For women who want the full athleisure kit, the women’s organic cotton collection also includes GOTS-certified leggings, sports bras, hoodies, and tops — all made to the same standard, all traceable, all plastic-free packaging. It’s a range built for the kind of wardrobe where every piece earns its place.

Building a Wardrobe Around Fewer, Better Pieces

There’s a practical argument for making organic cotton joggers the anchor of a sustainable wardrobe that doesn’t get talked about enough: they work as a base layer for almost everything else.

A good pair of organic cotton joggers pairs with a sports bra for a yoga class, a hoodie for a morning walk, a longline tank for the home office, and a denim jacket for errands. They’re the piece that makes the rest of the wardrobe work harder.

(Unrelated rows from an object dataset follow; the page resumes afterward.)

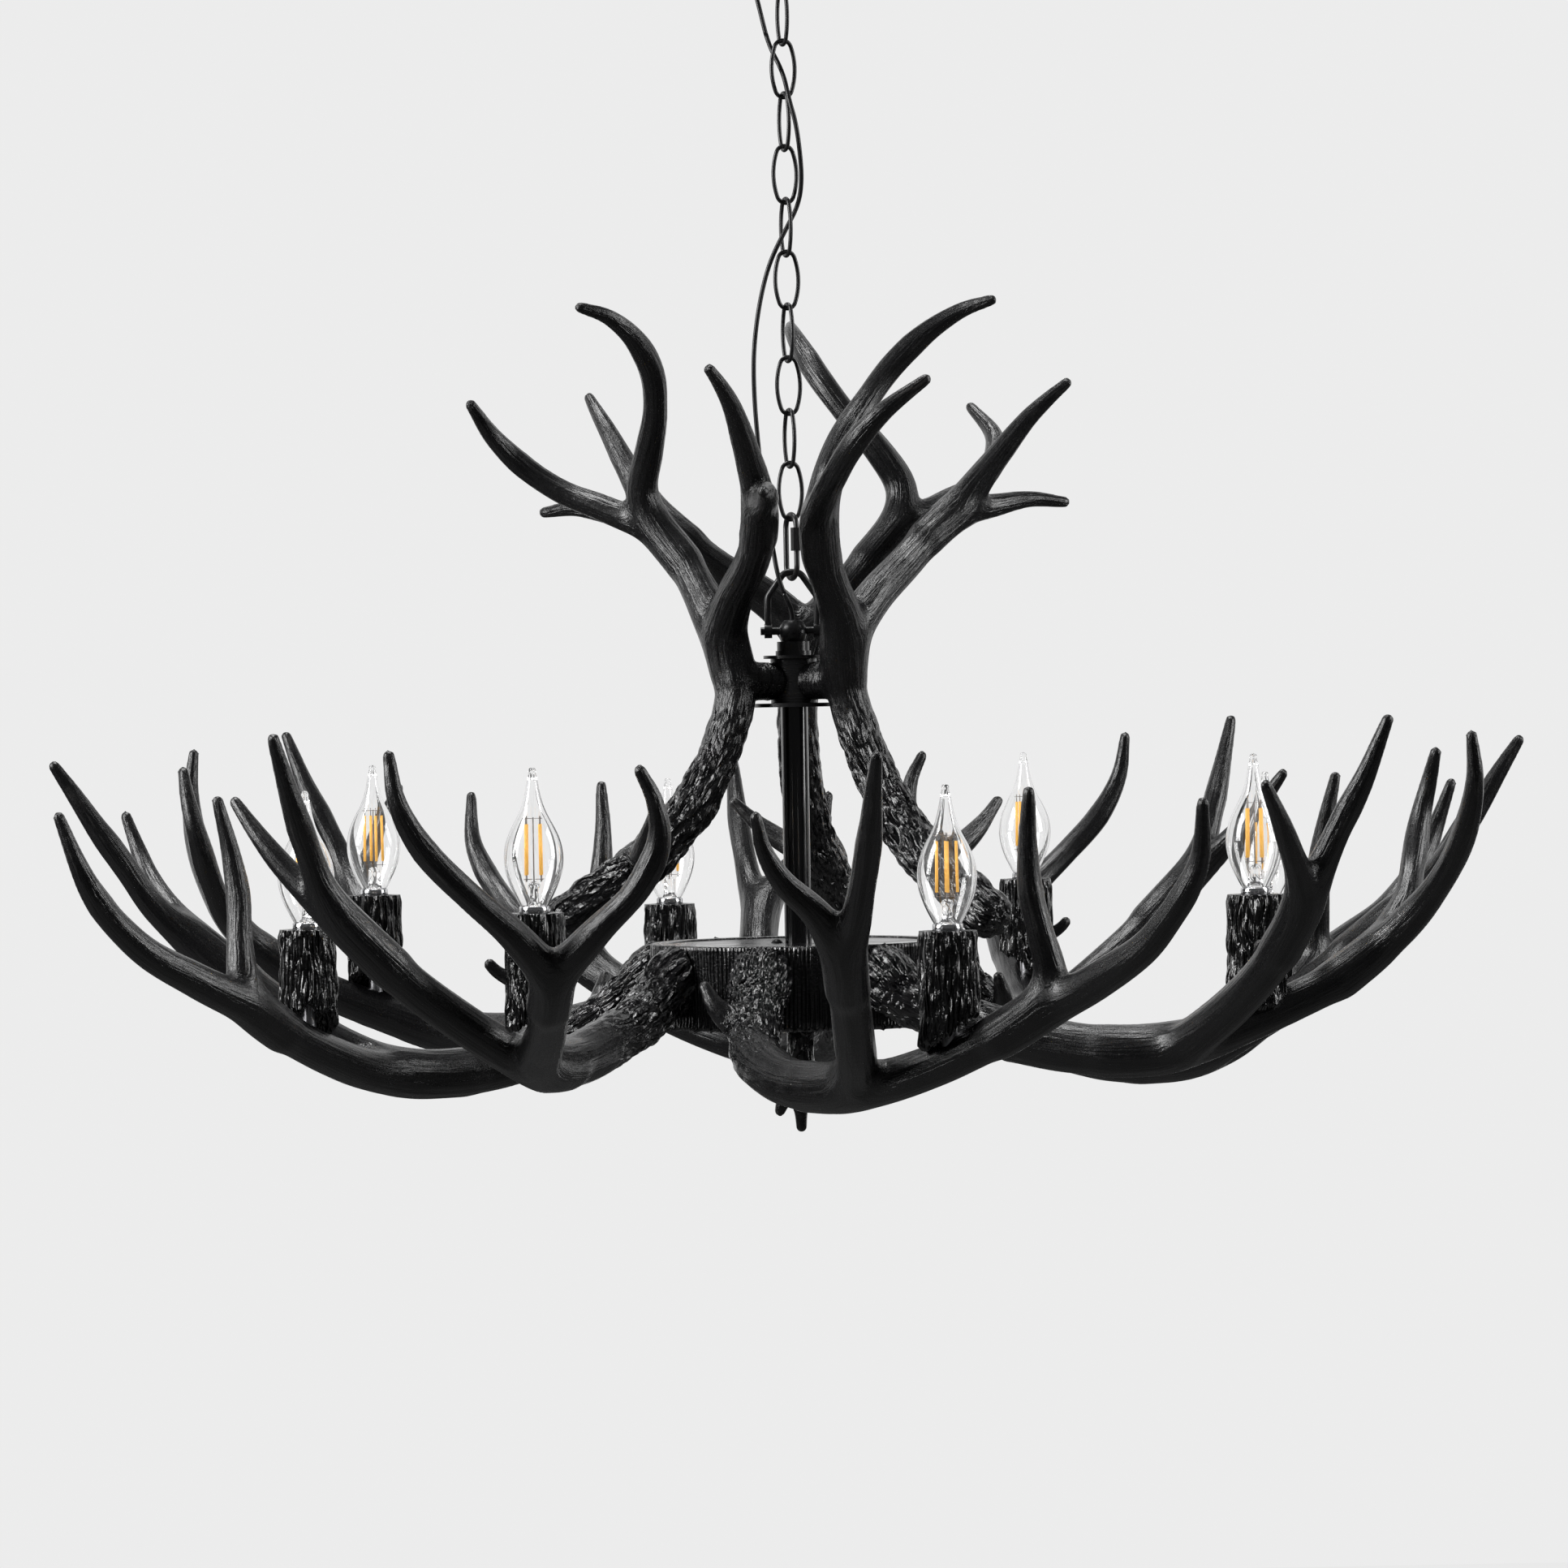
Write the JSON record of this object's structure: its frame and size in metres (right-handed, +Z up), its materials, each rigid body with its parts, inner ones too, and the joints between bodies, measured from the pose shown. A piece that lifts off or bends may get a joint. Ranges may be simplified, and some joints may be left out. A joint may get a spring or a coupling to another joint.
{
  "type": "antler chandelier",
  "caption": "Ceiling chandelier of interlaced antlers with candle lamps, a bark-sided pan and a chain that swings from a canopy.",
  "frame": {"origin": "centre of the canopy's rim, in the plane of the ceiling", "axes": "+Z up out of the ceiling face, -Y towards the front of the picture, +X to its right"},
  "size_m": [0.9556, 0.9556, 0.8194],
  "materials": {
    "black_metal": "satin",
    "zinc_steel": "satin",
    "antler": "cast resin, rough",
    "bark": "cast resin, glossy bark",
    "lamp_glass": "clear",
    "black_plastic": "matte",
    "connector_plastic": "gloss",
    "cable": "satin"
  },
  "bodies": {
    "canopy": {"canopy": "black_metal", "crossbar": "zinc_steel", "canopy_loop": "black_metal", "loop_lock_nut": "zinc_steel", "cable_bushing": "black_plastic"},
    "ring_nut": {"canopy_ring_nut": "black_metal"},
    "top_link": {"top_chain_link": "black_metal"},
    "chain": {"chain": "black_metal", "supply_cable": "cable"},
    "quick_link": {"quick_link": "black_metal"},
    "sleeve": {"quick_link_sleeve": "black_metal"},
    "bow": {"bow": "black_metal"},
    "fixture": {"knob": "black_metal", "hub_top_plate": "black_metal", "hub_bottom_plate": "black_metal", "hub_collar": "black_metal", "hub_studs": "zinc_steel", "stem": "black_metal", "center_rod": "zinc_steel", "rod_nuts": "zinc_steel", "pan_shell": "bark", "pan_lid": "black_metal", "lid_screw": "black_metal", "pan_floor": "black_metal", "finial": "antler", "bolt_washers": "zinc_steel", "antler_bolts": "zinc_steel", "wire_connectors": "connector_plastic", "stem_lead": "cable", "lamp_sockets": "black_plastic", "cup_nipples": "zinc_steel", "lower_antler_1": "antler", "candle_cup_1": "bark", "lower_antler_2": "antler", "candle_cup_2": "bark", "lower_antler_3": "antler", "candle_cup_3": "bark", "lower_antler_4": "antler", "candle_cup_4": "bark", "lower_antler_5": "antler", "candle_cup_5": "bark", "lower_antler_6": "antler", "candle_cup_6": "bark", "lower_antler_7": "antler", "candle_cup_7": "bark", "lower_antler_8": "antler", "candle_cup_8": "bark", "upper_antler_1": "antler", "upper_antler_2": "antler", "upper_antler_3": "antler"},
    "lamp_1": {"lamp_1": "lamp_glass"},
    "lamp_2": {"lamp_2": "lamp_glass"},
    "lamp_3": {"lamp_3": "lamp_glass"},
    "lamp_4": {"lamp_4": "lamp_glass"},
    "lamp_5": {"lamp_5": "lamp_glass"},
    "lamp_6": {"lamp_6": "lamp_glass"},
    "lamp_7": {"lamp_7": "lamp_glass"},
    "lamp_8": {"lamp_8": "lamp_glass"}
  },
  "joints": [
    {"name": "ring_nut_turn", "type": "hinge", "parent": "canopy", "child": "ring_nut", "pos_m": [0, 0, -0.029], "axis": [0, 0, 1], "range_deg": [0, 1080]},
    {"name": "top_link_swing", "type": "hinge", "parent": "canopy", "child": "top_link", "pos_m": [0, 0, -0.048], "axis": [-0.3907, 0.9205, 0], "range_deg": [-10, 10], "deforming": ["supply_cable"]},
    {"name": "chain_swing", "type": "hinge", "parent": "top_link", "child": "chain", "pos_m": [0, 0, -0.08165], "axis": [0.9205, 0.3907, 0], "range_deg": [-10, 10], "deforming": ["supply_cable"]},
    {"name": "quick_link_swing", "type": "hinge", "parent": "chain", "child": "quick_link", "pos_m": [0, 0, -0.42465], "axis": [0.9205, 0.3907, 0], "range_deg": [-15, 15], "deforming": ["supply_cable"]},
    {"name": "sleeve_screw", "type": "slide", "parent": "quick_link", "child": "sleeve", "axis": [0, 0, -1], "range_m": [0, 0.009]},
    {"name": "bow_swing", "type": "hinge", "parent": "quick_link", "child": "bow", "pos_m": [0, 0, -0.4628], "axis": [-0.3907, 0.9205, 0], "range_deg": [-15, 15], "deforming": ["supply_cable"]},
    {"name": "fixture_swing", "type": "hinge", "parent": "bow", "child": "fixture", "pos_m": [0, 0, -0.4969], "axis": [1, 0, 0], "range_deg": [-12, 12], "deforming": ["supply_cable"]},
    {"name": "lamp_1_unscrew", "type": "hinge", "parent": "fixture", "child": "lamp_1", "pos_m": [0.08964, -0.31186, -0.6824], "axis": [0, 0, 1], "range_deg": [0, 1080]},
    {"name": "lamp_2_unscrew", "type": "hinge", "parent": "fixture", "child": "lamp_2", "pos_m": [-0.15883, -0.28579, -0.6684], "axis": [0, 0, 1], "range_deg": [0, 1080]},
    {"name": "lamp_3_unscrew", "type": "hinge", "parent": "fixture", "child": "lamp_3", "pos_m": [0.31186, 0.08964, -0.6824], "axis": [0, 0, 1], "range_deg": [0, 1080]},
    {"name": "lamp_4_unscrew", "type": "hinge", "parent": "fixture", "child": "lamp_4", "pos_m": [0.28579, -0.15883, -0.6684], "axis": [0, 0, 1], "range_deg": [0, 1080]},
    {"name": "lamp_5_unscrew", "type": "hinge", "parent": "fixture", "child": "lamp_5", "pos_m": [-0.08964, 0.31186, -0.6824], "axis": [0, 0, 1], "range_deg": [0, 1080]},
    {"name": "lamp_6_unscrew", "type": "hinge", "parent": "fixture", "child": "lamp_6", "pos_m": [0.15883, 0.28579, -0.6684], "axis": [0, 0, 1], "range_deg": [0, 1080]},
    {"name": "lamp_7_unscrew", "type": "hinge", "parent": "fixture", "child": "lamp_7", "pos_m": [-0.31186, -0.08964, -0.6824], "axis": [0, 0, 1], "range_deg": [0, 1080]},
    {"name": "lamp_8_unscrew", "type": "hinge", "parent": "fixture", "child": "lamp_8", "pos_m": [-0.28579, 0.15883, -0.6684], "axis": [0, 0, 1], "range_deg": [0, 1080]}
  ]
}
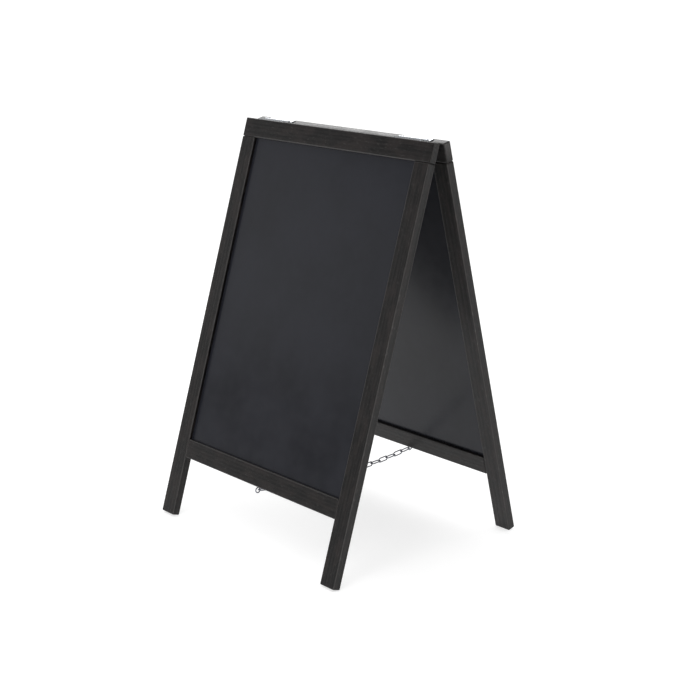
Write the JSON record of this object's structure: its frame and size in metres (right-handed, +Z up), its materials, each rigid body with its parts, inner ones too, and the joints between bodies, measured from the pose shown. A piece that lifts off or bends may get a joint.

And because they’re made from a natural fibre rather than a synthetic blend, they wash and wear without the microplastic shedding, the static cling, or the synthetic smell that builds up in polyester activewear over time.

The UK athleisure market in 2026 is defined by versatility and value-per-wear — consumers are demonstrating willingness to invest in high-quality pieces that offer longevity, multi-functionality, and transparent supply chains. That’s a shift worth taking seriously. Buying fewer, better-made pieces and wearing them more is a more durable approach to sustainable dressing than cycling through fast-fashion ‘eco collections’ every season.

If you’re building that kind of wardrobe, organic cotton joggers from a brand that can actually show you their supply chain are a good place to start. The certification matters. The traceability matters. And the fact that they feel genuinely good to wear — breathable, soft, and structured enough to look intentional — means they’ll actually get worn, which is the only metric that really counts.